All this fires my soul, and provided I am not disturbed, my subject enlarges itself,

becomes methodized and defined,

and the whole, though it be long, stands almost completed and finished in my mind, so that I can survey it,

like a fine picture or a beautiful statue, at a glance.

Nor do I hear in my imagination the parts successively, but I hear them, as it were, all at once.

What a delight this is I cannot tell! All this inventing, this producing takes place in a pleasing lively dream.

Still the actual hearing of the tout ensemble is after all the best.

What has been thus produced I do not easily forget, and this is perhaps

the best gift I have my Divine Maker to thank for.

Wolfgang Amadeus Mozart


Mozart is talking about going off-line; disconnecting from the pressure of producing his next piece.

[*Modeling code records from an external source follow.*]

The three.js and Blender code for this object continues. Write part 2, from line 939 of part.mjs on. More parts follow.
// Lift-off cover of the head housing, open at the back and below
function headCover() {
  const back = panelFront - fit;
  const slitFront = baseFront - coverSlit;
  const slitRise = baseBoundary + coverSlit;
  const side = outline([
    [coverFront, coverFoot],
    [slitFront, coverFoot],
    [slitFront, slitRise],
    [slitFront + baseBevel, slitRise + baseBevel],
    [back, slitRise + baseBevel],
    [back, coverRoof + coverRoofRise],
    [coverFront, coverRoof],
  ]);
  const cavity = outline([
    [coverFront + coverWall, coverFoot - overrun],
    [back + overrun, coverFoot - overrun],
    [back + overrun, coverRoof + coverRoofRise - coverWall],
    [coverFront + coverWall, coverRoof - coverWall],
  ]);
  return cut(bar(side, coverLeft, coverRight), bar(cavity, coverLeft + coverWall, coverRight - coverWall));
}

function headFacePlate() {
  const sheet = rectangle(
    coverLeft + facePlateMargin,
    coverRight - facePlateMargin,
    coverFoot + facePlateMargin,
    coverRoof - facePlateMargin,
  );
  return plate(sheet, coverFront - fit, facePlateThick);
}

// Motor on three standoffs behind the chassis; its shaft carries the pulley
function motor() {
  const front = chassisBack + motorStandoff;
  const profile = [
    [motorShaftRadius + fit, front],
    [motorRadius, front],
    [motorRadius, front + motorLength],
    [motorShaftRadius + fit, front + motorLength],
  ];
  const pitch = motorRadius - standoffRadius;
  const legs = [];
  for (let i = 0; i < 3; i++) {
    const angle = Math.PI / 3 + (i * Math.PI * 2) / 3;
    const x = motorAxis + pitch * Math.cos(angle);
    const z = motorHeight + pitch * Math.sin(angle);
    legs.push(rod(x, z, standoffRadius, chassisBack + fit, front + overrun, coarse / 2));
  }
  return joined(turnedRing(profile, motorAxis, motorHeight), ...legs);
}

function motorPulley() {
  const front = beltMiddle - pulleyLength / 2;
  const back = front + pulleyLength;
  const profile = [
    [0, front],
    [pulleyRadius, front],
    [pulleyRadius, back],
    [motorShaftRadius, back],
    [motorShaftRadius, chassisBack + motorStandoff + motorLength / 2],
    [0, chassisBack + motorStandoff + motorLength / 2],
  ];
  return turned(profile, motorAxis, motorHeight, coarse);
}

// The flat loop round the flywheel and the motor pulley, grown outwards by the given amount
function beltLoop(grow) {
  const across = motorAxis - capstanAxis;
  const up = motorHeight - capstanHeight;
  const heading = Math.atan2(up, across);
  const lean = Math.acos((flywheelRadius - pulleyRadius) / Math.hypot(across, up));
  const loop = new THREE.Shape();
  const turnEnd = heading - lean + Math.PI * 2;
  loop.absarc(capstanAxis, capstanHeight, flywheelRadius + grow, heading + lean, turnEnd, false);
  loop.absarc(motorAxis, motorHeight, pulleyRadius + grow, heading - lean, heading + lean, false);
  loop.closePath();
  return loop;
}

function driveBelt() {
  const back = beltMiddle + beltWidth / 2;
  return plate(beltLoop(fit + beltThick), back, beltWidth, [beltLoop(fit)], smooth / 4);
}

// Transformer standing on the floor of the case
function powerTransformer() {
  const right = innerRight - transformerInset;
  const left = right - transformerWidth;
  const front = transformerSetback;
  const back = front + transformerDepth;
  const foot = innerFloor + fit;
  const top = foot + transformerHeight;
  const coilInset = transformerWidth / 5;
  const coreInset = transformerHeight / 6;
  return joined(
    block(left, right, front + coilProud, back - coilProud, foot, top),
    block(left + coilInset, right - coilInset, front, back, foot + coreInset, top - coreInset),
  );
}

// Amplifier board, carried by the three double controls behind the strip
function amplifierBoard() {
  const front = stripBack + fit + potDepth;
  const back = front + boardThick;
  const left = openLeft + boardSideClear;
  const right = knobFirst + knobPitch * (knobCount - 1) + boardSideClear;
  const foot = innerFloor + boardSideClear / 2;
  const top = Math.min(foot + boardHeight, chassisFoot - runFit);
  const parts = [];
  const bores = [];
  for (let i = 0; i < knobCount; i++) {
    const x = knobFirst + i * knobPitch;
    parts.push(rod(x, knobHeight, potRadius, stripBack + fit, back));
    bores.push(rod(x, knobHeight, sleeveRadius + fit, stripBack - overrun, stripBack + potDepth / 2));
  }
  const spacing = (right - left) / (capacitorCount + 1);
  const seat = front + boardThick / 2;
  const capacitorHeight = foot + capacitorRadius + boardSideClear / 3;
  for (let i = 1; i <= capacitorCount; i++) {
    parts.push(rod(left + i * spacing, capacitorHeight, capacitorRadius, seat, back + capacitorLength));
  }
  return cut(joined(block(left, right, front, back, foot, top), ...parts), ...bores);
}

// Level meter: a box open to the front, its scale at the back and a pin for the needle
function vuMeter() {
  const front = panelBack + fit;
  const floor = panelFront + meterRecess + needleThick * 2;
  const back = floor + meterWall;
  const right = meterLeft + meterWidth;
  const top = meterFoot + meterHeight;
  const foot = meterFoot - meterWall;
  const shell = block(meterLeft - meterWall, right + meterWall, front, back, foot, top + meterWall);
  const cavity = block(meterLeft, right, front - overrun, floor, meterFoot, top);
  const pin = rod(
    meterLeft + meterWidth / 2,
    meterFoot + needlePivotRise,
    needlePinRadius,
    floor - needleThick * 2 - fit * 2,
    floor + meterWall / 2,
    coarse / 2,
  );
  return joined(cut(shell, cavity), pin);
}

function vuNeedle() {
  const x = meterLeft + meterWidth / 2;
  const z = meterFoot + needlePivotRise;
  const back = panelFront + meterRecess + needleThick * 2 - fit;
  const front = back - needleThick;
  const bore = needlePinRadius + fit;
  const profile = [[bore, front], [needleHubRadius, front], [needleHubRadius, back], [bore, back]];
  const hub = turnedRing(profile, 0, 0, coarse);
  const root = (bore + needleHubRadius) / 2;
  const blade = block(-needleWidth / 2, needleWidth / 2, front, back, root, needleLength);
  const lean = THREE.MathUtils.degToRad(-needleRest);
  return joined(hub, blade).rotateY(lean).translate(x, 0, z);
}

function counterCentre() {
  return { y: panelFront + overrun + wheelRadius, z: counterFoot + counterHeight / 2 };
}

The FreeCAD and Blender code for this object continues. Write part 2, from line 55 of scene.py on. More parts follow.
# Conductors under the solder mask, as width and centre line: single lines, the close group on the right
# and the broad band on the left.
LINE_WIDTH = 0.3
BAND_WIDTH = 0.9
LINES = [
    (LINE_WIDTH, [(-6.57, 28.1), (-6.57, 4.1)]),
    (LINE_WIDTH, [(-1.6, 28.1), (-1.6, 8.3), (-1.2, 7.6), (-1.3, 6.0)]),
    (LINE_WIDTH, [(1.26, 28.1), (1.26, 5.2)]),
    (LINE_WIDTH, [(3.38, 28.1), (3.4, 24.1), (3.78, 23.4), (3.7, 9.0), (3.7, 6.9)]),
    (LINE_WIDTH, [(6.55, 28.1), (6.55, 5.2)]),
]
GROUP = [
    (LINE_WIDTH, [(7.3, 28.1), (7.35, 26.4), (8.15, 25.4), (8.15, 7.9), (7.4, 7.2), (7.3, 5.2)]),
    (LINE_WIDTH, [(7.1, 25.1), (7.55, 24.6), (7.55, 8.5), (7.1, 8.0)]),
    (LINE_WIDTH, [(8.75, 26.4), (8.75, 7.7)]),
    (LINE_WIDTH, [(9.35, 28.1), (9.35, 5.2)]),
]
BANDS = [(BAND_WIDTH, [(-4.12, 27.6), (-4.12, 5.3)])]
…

When we are off-line, creative flow is more possible. We allow more opportunities to synthesize.

Being off-line may include dreaming, taking a walk, going to a museum or gallery;

a myriad of activities we may do alone.

Sometimes when the weather is bad, I may take walks through the bookstores

where there are tens of thousands of visual stimuli.

We incubate when we allow ideas to develop at their own pace.

it is like sleeping on an idea.

The best ideas come to me when I am in that moment of somnolence just before I fall asleep.

I keep a pad by the side of my bed. I write my ideas down less I forget them.